そして、今回制作された2つの番組は、その視点が完全に欠落していた。まるで「私達が真実を取ってくるから、それを視聴者は見ればいいだけ」と言わんばかりの姿勢が透けて見える番組だった。確かに、NHKの取材は一定の真実性を持っているのであり、全否定するのもまたおかしな話であるが、人間というのは「外と中」どちらも見ているのである。変に押し付けがましい番組ばかり作るようでは、どれだけ正しいことを言おうが、信頼性が落ちる。そこが、研究者が決められたフォーマットで真実性を担保すればいいだけなのとメディアが「どう社会と対話するか」というコミュニケーションの問題が独立してあることの違いであろう。

私は、取材陣自体の努力を否定はしないが、「演出」に関しては少なくとも報道スタッフにノウハウが決定的に欠落しており、今回悪いところだけで突っ走ったのだと思う。NHKのような巨大組織だと、各現場での意思疎通が過小であり、各現場での反省が共有されない問題はなかなか取り払えないが、そんな事は様々な番組をザッピングする視聴者には関係ない。NHKも委員会でのメディアリテラシーのなさそうな政治家のおじさん・おばさんばかりと相手をせず、NHK番組モニターをより活用して、「みなさまのNHK」を実現して欲しいものである。

 

ここからは脇道に逸れるが、NHKの組織内に「世論の空気が読める」部分が全くないわけではない。例えば、教育番組でもだいぶ「現代化」としての番組改編が進んでいるが、それは直に子供そのものと向き合わなければ意味がないという制作スタッフの意識と「教育現場の試行錯誤」という日本の学校社会の成果だろう。実際、どこまでそれが効果を上げているかは分からないが、その努力は一朝一夕に実るものではないし、少なくともNHK総合が「やらかした」ことと比べれば着実なものだと思う。

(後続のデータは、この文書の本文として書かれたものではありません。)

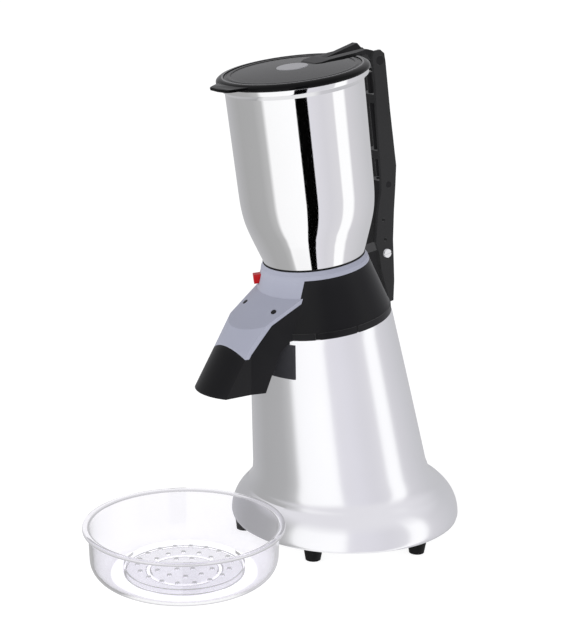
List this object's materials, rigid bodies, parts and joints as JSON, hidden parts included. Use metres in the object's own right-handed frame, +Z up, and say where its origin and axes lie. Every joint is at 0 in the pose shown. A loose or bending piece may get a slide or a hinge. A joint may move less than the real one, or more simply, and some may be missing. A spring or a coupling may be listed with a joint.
{
  "type": "electric ice crusher",
  "caption": "Upright bar ice crusher: steel hopper with hinged lid on a leaning motor foot, covered spout above a loose clear bowl with a drain plate.",
  "frame": {"origin": "on the ground, under the middle of the outline of machine and bowl together", "axes": "+Z up, -Y to the front (spout and bowl), +X to the machine's left as seen from behind; the machine axis leans forward from +Z towards -Y"},
  "size_m": [0.218, 0.3924, 0.4601],
  "materials": {
    "cast_aluminium": "satin polished",
    "polished_steel": "mirror polished",
    "steel_parts": "plain",
    "dark_steel": "blackened",
    "chrome_screws": "bright",
    "painted_steel": "semi gloss",
    "motor_aluminium": "as cast",
    "motor_iron": "varnished",
    "black_plastic": "satin",
    "dark_plastic": "satin",
    "black_paint": "satin",
    "gloss_black": "glossy",
    "grey_plastic": "satin",
    "light_plastic": "glossy",
    "red_plastic": "glossy",
    "black_rubber": "matt",
    "smoked_plastic": "glossy smoked",
    "clear_plastic": "clear"
  },
  "bodies": {
    "machine": {"base_casting": "cast_aluminium", "bottom_plate": "steel_parts", "foot_1": "black_rubber", "foot_2": "black_rubber", "foot_3": "black_rubber", "foot_4": "black_rubber", "foot_5": "black_rubber", "foot_6": "black_rubber", "foot_screws": "steel_parts", "switch_plate": "dark_plastic", "switch_body": "black_plastic", "cord_gland": "black_plastic", "gland_nut": "black_plastic", "motor_housing": "painted_steel", "motor_lower_bell": "motor_aluminium", "motor_upper_bell": "motor_aluminium", "lower_bearing": "steel_parts", "upper_bearing": "steel_parts", "stator": "motor_iron", "motor_bolts": "steel_parts", "run_capacitor": "motor_aluminium", "terminal_block": "black_plastic", "chamber_floor": "steel_parts", "floor_screws": "steel_parts", "shaft_seal": "black_rubber", "breaker_ring": "steel_parts", "collar": "black_plastic", "spout_body": "black_plastic", "spout_cover": "grey_plastic", "cover_screws": "dark_steel", "hopper_ring": "grey_plastic", "hopper_gasket": "black_rubber", "column": "black_paint", "column_pin": "dark_steel", "column_bracket": "black_plastic", "column_screws": "chrome_screws", "safety_switch": "black_plastic"},
    "drive": {"rotor": "motor_iron", "drive_shaft": "steel_parts", "cooling_fan": "black_plastic", "ejector": "steel_parts", "blade_disc": "steel_parts", "blades": "steel_parts", "blade_nut": "steel_parts"},
    "hopper_unit": {"hopper": "polished_steel"},
    "lid": {"lid_panel": "smoked_plastic", "lid_rim": "gloss_black", "lid_cap": "light_plastic", "lid_arm": "gloss_black", "hinge_pin": "dark_steel"},
    "rod": {"safety_rod": "dark_steel"},
    "button": {"release_button": "red_plastic"},
    "rocker": {"switch_rocker": "gloss_black"},
    "bowl": {"ice_bowl": "clear_plastic"},
    "drain": {"drain_plate": "clear_plastic"}
  },
  "joints": [
    {"name": "drive_spin", "type": "hinge", "parent": "machine", "child": "drive", "pos_m": [0, 0.06409, 0.1482], "axis": [0, -0.1544, 0.988], "continuous": true},
    {"name": "hopper_twist", "type": "hinge", "parent": "machine", "child": "hopper_unit", "pos_m": [0, 0.04588, 0.26479], "axis": [0, -0.1544, 0.988], "range_deg": [0, 25]},
    {"name": "lid_hinge", "type": "hinge", "parent": "machine", "child": "lid", "pos_m": [0, 0.10523, 0.4446], "axis": [-1, 0, 0], "range_deg": [0, 100]},
    {"name": "rod_slide", "type": "slide", "parent": "machine", "child": "rod", "axis": [0, -0.1544, 0.988], "range_m": [0, 0.0021]},
    {"name": "button_press", "type": "slide", "parent": "machine", "child": "button", "axis": [0.5, 0.8556, 0.1337], "range_m": [0, 0.002], "stiffness_N_per_m": 300},
    {"name": "rocker_tip", "type": "hinge", "parent": "machine", "child": "rocker", "pos_m": [0, -0.0099, 0.1795], "axis": [1, 0, 0], "range_deg": [0, 14]},
    {"name": "bowl_slide", "type": "slide", "parent": "machine", "child": "bowl", "axis": [0, -1, 0], "range_m": [0, 0.12]},
    {"name": "drain_lift", "type": "slide", "parent": "bowl", "child": "drain", "axis": [0, 0, 1], "range_m": [0, 0.04]}
  ],
  "couplings": [
    {"joint": "rod_slide", "follows": "lid_hinge", "m_per_rad": 0.00115}
  ]
}
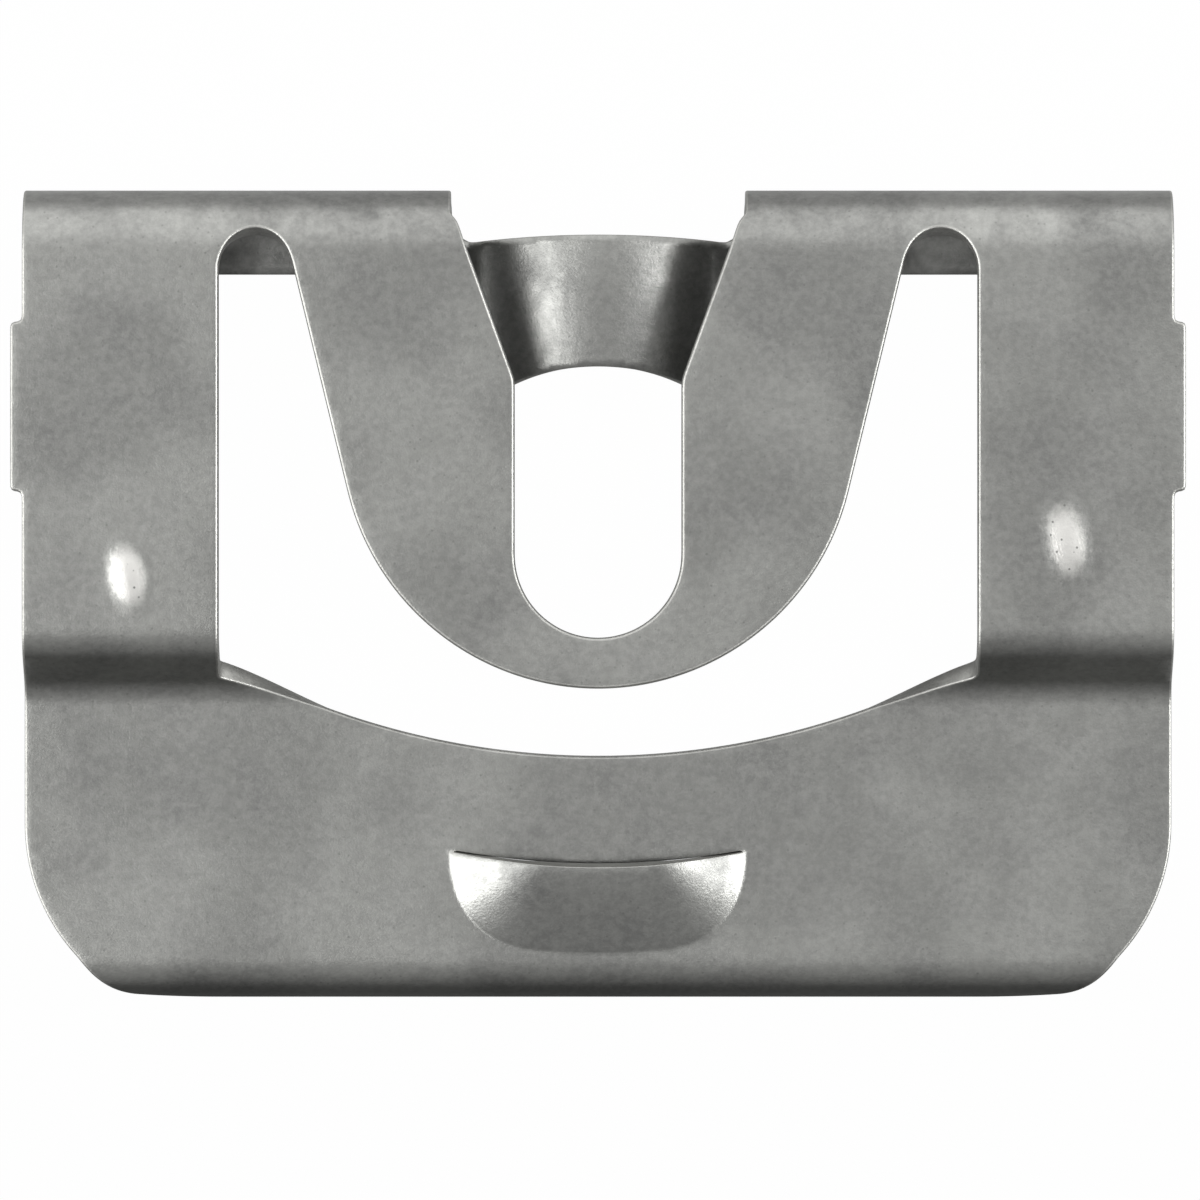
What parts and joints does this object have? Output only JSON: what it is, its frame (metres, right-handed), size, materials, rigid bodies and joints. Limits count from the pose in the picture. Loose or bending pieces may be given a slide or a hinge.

ついでに言うと、NHK総合には「LIFE!」というお笑い番組があるが、この中のコントも脚本がしっかりしており、政治ネタも(バラエティなので「報道」ではないが)自然に出して、視聴者のシニカルな笑いを誘う仕掛けが散りばめられている。

もしNHKが試行錯誤をするならば、まずはNHKの歴史の中にそのヒントがないか探した方が早いと思う。